You can use awk to format your output.

**************************************************
*              Our Best Customers                *
**************************************************
30 4Y0K8NQ
26 NETYQ1C
20 5EP9F62
19 YYKZN0F
19 4UZKXW2
**************************************************
* Total lines processed: 59504                   *
**************************************************

Write an awk command that generates the exact same output as shown above using the file train_locations.csv.
1. Your command must calculate the top 5 most frequent customer_id values and the total number of lines processed. None of them should be (not hardcoded).
2. You are free to copy and paste the formatting, but the actual values must be generated programmatically.

There are many ways to do this, and full credit will be given if your command prints the exact same output format. If you need a hint, two awk can be used in one command line.

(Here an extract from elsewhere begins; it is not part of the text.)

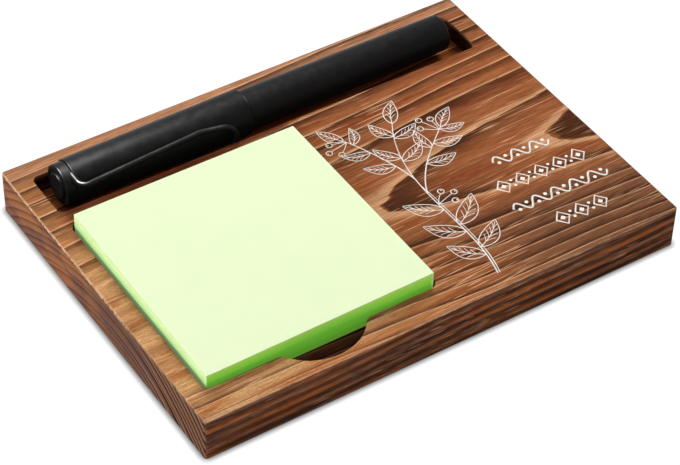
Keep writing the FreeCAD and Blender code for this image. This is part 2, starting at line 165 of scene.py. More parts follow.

Relevant topics: awk, pipeline, cut, sort

Deliverables

5a. Code to answer Question 5.1
5b. Output from 5.1

Submitting your Work

Once you have completed the questions, save your Jupyter notebook. You can then download the notebook and submit it to Gradescope.

Items to submit

firstname_lastname_project4.ipynb

You must double check your .ipynb after submitting it in gradescope. A very common mistake is to assume that your .ipynb file has been rendered properly and contains your code, markdown, and code output even though it may not. Please take the time to double check your work. See here for instructions on how to double check this.

You will not receive full credit if your .ipynb file does not contain all of the information you expect it to, or if it does not render properly in Gradescope. Please ask a TA if you need help with this.